• **Problem details**
Return all lines from the listing below in which the string "objects" occurs.

══════════

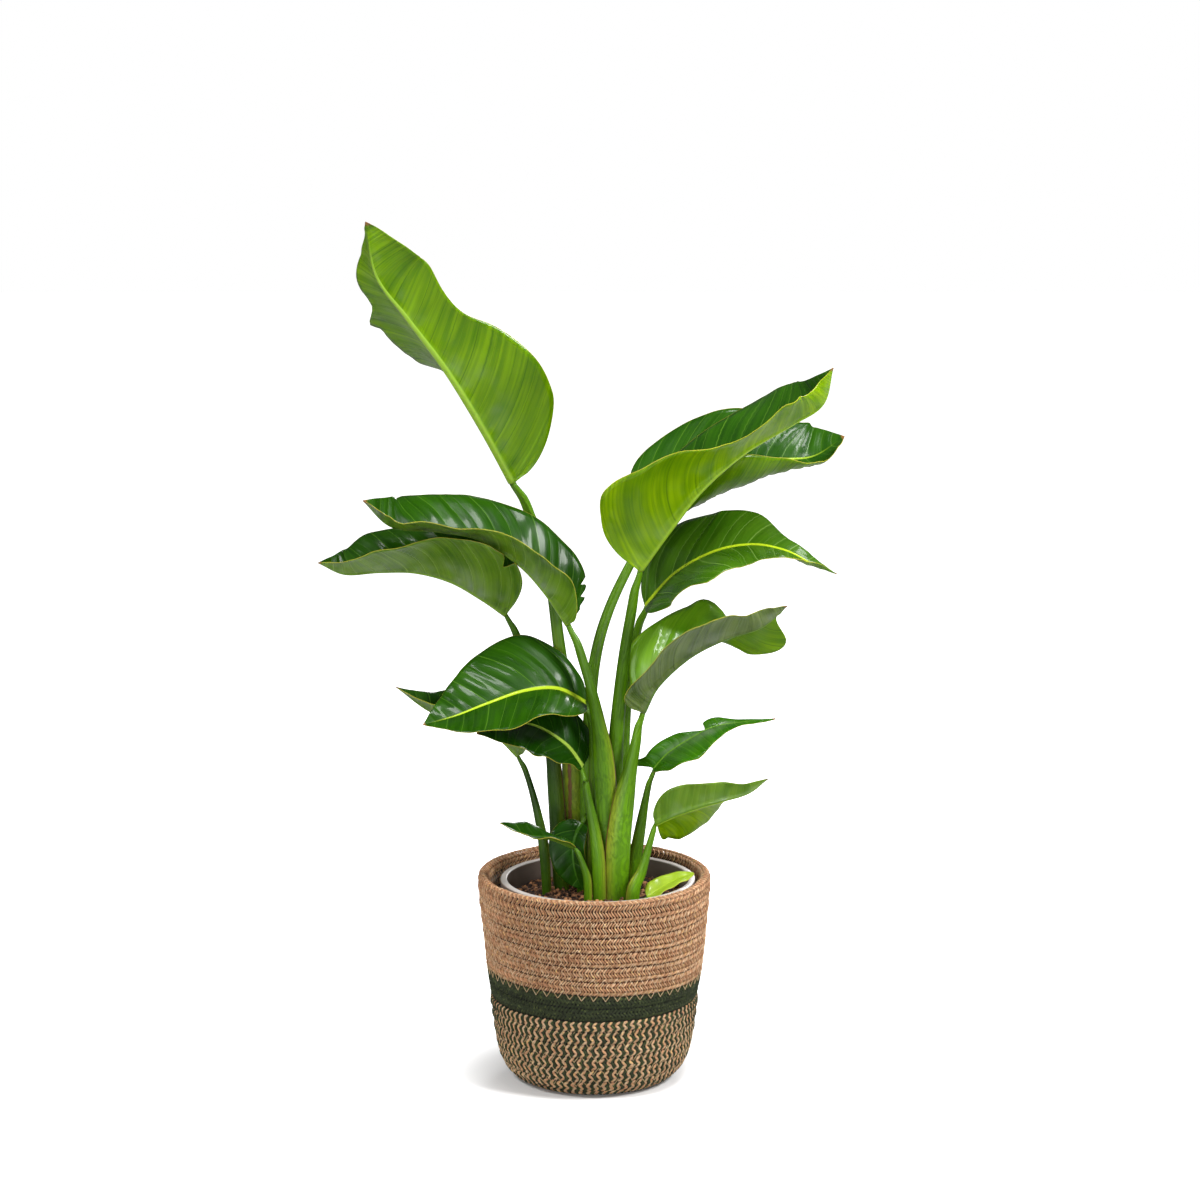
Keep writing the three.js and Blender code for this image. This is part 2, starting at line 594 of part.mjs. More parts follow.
function addBasket() {
  const corner = basketOuter(FLOOR_TOP);
  addPiece('basket_base', turned([
    [0, 0], [BASKET_OUTER[0][1], 0], [BASKET_OUTER[1][1], BASKET_OUTER[1][0]],
    [corner - ROPE_GROOVE, FLOOR_TOP], [0, FLOOR_TOP],
  ]), FINISHES.twoToneRope());

  const wallFoot = FLOOR_TOP + GAP;
  const twoToneTop = GREEN_BAND.from - GAP;
  addPiece('basket_two_tone_wall', turned(closed([
    ...ropeRows(wallFoot, twoToneTop, TWO_TONE_ROWS), ...innerWall(wallFoot, twoToneTop),
  ])), FINISHES.twoToneRope());

  addPiece('basket_green_band', turned(closed([
    ...ropeRows(GREEN_BAND.from, GREEN_BAND.to - GAP, GREEN_BAND.rows),
    ...innerWall(GREEN_BAND.from, GREEN_BAND.to - GAP),
  ])), FINISHES.greenRope());

  const shoulder = BASKET_HEIGHT - RIM_RADIUS;
  const rimMiddle = basketOuter(BASKET_HEIGHT) - BASKET_WALL / 2;
  const rim = RIM_FACETS.map((turn) => [
    rimMiddle + (BASKET_WALL / 2 + RIM_BULGE) * Math.cos(Math.PI * turn),
    shoulder + RIM_RADIUS * Math.sin(Math.PI * turn),
  ]);
  const tanWall = turned(closed([
    ...ropeRows(GREEN_BAND.to, TAN_WALL_TOP_ROW, TAN_ROWS),
    [basketOuter(RIM_FOOT) + RIM_BULGE, RIM_FOOT],
    [basketOuter(shoulder) + RIM_BULGE, shoulder],
    ...rim,
    [basketInner(shoulder), shoulder],
    ...innerWall(GREEN_BAND.to, TAN_WALL_TOP_ROW),
  ]));
  const position = tanWall.attributes.position;
  for (let index = 0; index < position.count; index += 1) {
    const back = 0.5 + 0.5 * position.getY(index) / BASKET_OUTER[BASKET_OUTER.length - 1][1];
    if (position.getZ(index) > TAN_WALL_TOP_ROW + 1) {
      position.setZ(index, position.getZ(index) + RIM_LIFT_AT_BACK * back);
    }
  }
  addPiece('basket_tan_wall', tanWall, FINISHES.tanRope());
}

function addLiner() {
  const foot = FLOOR_TOP + GAP;
  const outer = [foot, ...LINER_HEIGHTS].map((z) => [basketInner(z) - GAP, z]);
  const inner = outer.map(([radius, z]) => [radius - LINER_FILM, Math.max(z, foot + LINER_FILM)]);
  addPiece('basket_liner', turned([[0, foot], ...outer, ...inner.reverse(), [0, foot + LINER_FILM]]),
    FINISHES.film());
}

const POT_FOOT = FLOOR_TOP + 2 * GAP + LINER_FILM;
const POT_FLOOR = POT_FOOT + 2 * POT_WALL;

// Inner radius of the pot's tapering wall
function potInner(height) {
  const share = (height - POT_FLOOR) / (POT_TOP - POT_FLOOR);
  return POT_BASE - POT_WALL + (POT_MOUTH - POT_BASE + POT_WALL) * share;
}

function addPot() {
  const lipUnder = POT_TOP - POT_WALL;
  const lipFoot = POT_TOP - POT_LIP_DROP;
  const geometry = turned([
    [0, POT_FOOT], [POT_BASE - POT_FOOT_CORNER, POT_FOOT], [POT_BASE, POT_FOOT + POT_FOOT_CORNER],
    [potInner(lipUnder) + POT_WALL, lipUnder], [POT_LIP - POT_WALL, lipUnder],
    [POT_LIP - POT_WALL, lipFoot], [POT_LIP, lipFoot], [POT_LIP, POT_TOP - POT_LIP_CORNER],
    [POT_LIP - POT_LIP_CORNER, POT_TOP], [POT_MOUTH + POT_LIP_CORNER, POT_TOP],
    [POT_MOUTH, POT_TOP - POT_LIP_CORNER],
    [potInner(POT_FLOOR), POT_FLOOR], [0, POT_FLOOR],
  ]);
  geometry.translate(POT_X, 0, 0);
  addPiece('grow_pot', geometry, FINISHES.potPlastic());
}

function addSoil(stalkHoles) {
  const foot = POT_FLOOR + GAP;
  const points = [
    [0, foot], [potInner(foot) - GAP, foot], [potInner(SOIL_EDGE) - GAP, SOIL_EDGE],
    ...SOIL_MOUND.map(([radius, rise]) => [radius, SOIL_EDGE + rise]),
  ].map(([radius, height]) => new THREE.Vector2(radius, height));
  const geometry = new THREE.LatheGeometry(points, ROUND_FACETS);
  geometry.rotateX(Math.PI / 2);
  const position = geometry.attributes.position;
  for (let index = 0; index < position.count; index += 1) {
    const z = position.getZ(index);
    const radius = Math.hypot(position.getX(index), position.getY(index));
    const angle = Math.atan2(position.getY(index), position.getX(index));
    if (z > SOIL_EDGE + 0.5 && radius > 1) {
      const ripples = SOIL_RIPPLES.map(({ rise, turns, twist }) => (
        rise * Math.sin(turns * angle + twist * radius)));
      position.setZ(index, z + ripples.reduce((sum, ripple) => sum + ripple, 0));
    }
  }
  geometry.translate(POT_X, 0, 0);
  let solid = toSolid(geometry);
  for (const hole of stalkHoles) {
    solid = solid.subtract(hole);
  }
  addPiece('potting_soil', toGeometry(largestPart(solid)), FINISHES.soil());
}

addBasket();
addLiner();
addPot();
addLeaves();
addSoil(addStalks());

export default object;
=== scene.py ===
"""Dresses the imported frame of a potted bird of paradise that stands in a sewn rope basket.

Lengths are metres, +Z is up, +X is to the right and -Y is towards the viewer, as in the frame.
"""

import logging
import math
import random
from collections.abc import Callable, Iterable, Sequence
from dataclasses import dataclass
from enum import Enum

import bmesh
import bpy
from mathutils import Matrix, Vector, noise


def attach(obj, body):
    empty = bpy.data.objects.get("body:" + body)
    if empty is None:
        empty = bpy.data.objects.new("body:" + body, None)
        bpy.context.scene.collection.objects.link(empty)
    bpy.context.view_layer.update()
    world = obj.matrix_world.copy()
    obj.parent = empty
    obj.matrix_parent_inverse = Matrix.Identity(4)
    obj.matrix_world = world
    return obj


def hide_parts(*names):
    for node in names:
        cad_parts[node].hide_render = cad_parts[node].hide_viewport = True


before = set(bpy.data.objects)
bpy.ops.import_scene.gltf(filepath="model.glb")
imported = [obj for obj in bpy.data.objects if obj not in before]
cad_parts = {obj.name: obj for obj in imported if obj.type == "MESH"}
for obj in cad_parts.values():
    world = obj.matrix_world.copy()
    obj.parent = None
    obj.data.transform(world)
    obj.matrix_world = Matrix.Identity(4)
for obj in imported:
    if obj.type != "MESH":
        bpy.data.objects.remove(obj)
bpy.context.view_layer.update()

LOG = logging.getLogger("potted_plant")
BODY = "root"
UP = Vector((0.0, 0.0, 1.0))
# Without a seed, vector noise follows the clock
NOISE_SEED = 5

# How a blade's side veins run: slant, bend, distance apart, and how unevenly they are spaced
VEIN_LEAN = 0.5
VEIN_BEND = 3.0
VEIN_PITCH = 0.015
VEIN_JITTER = 150.0
VEIN_SHIFT = 0.0022
# Widths of the fine lines, the bands and the mottling between the veins
STREAK_WIDTH = 0.0011
BAND_WIDTH = 0.0032
MOTTLE_WIDTH = 0.013
# How a blade's surface moves: its margin's waves as a share of its width, and how many there are,
# and the depths of its ripples and of the pleats between its side veins
WAVE_SHARE = 0.045
WAVE_COUNT = 3.2
RIPPLE = 0.0034
FINE_RIPPLE = 0.0008
PLEAT = 0.0016
# Cells across half a midrib
RIB_CELLS = 4
# Material indices of a blade's faces after the upper one
UNDER = 1
EDGE = 2
UNDER_LEFT = 3

Point = tuple[float, float, float]
# Radius and height
Ring = tuple[float, float]
# A display colour as six hexadecimal digits
Colour = str
Socket = bpy.types.NodeSocket
Material = bpy.types.Material
Mesh = bmesh.types.BMesh


def linear(colour: Colour) -> tuple[float, ...]:
    """Turns a display colour into a linear one.

    Args:
        colour: The display colour.

    Returns:
        Red, green, blue and full alpha.
    """
    shares = [int(colour[start:start + 2], 16) / 255 for start in (0, 2, 4)]
    parts = [share / 12.92 if share <= 0.04045 else ((share + 0.055) / 1.055) ** 2.4 for share in shares]
    return (*parts, 1.0)


def run_at(values: Sequence[float], share: float) -> float:
    """Reads a smooth run through equally spaced values.

    Args:
        values: The values, first to last.
        share: The place along the run, from 0 to 1.

    Returns:
        The value there.
    """
    last = len(values) - 1
    place = min(max(share, 0.0) * last, last - 1e-9)
    index = int(place)
    t = place - index
    start, end = values[index], values[index + 1]
    before = values[index - 1] if index > 0 else 2 * start - end
    after = values[index + 2] if index + 2 <= last else 2 * end - start
    square = 2 * before - 5 * start + 4 * end - after
    cube = 3 * start - before - 3 * end + after
    return 0.5 * (2 * start + (end - before) * t + square * t * t + cube * t * t * t)


def point_at(points: Sequence[Sequence[float]], share: float) -> Vector:
    """Point on a smooth curve through points, at a share of its length."""
    return Vector([run_at([point[axis] for point in points], share) for axis in range(3)])


def tangent_at(points: Sequence[Sequence[float]], share: float, step: float = 0.001) -> Vector:
    """Direction of a smooth curve through points at a share of its length, eased over a step."""
    ahead = point_at(points, min(share + step, 1.0))
    return (ahead - point_at(points, max(share - step, 0.0))).normalized()


def smooth_step(low: float, high: float, value: float) -> float:
    """Rises smoothly from 0 at low to 1 at high."""
    share = min(max((value - low) / (high - low), 0.0), 1.0)
    return share * share * (3 - 2 * share)


def path_length(points: Sequence[Sequence[float]]) -> float:
    """Length of a run of straight lines through points."""
    return sum((Vector(b[:3]) - Vector(a[:3])).length for a, b in zip(points, points[1:]))


# Shader building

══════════

• **Right answer**
    empty = bpy.data.objects.get("body:" + body)
        empty = bpy.data.objects.new("body:" + body, None)
        bpy.context.scene.collection.objects.link(empty)
before = set(bpy.data.objects)
imported = [obj for obj in bpy.data.objects if obj not in before]
        bpy.data.objects.remove(obj)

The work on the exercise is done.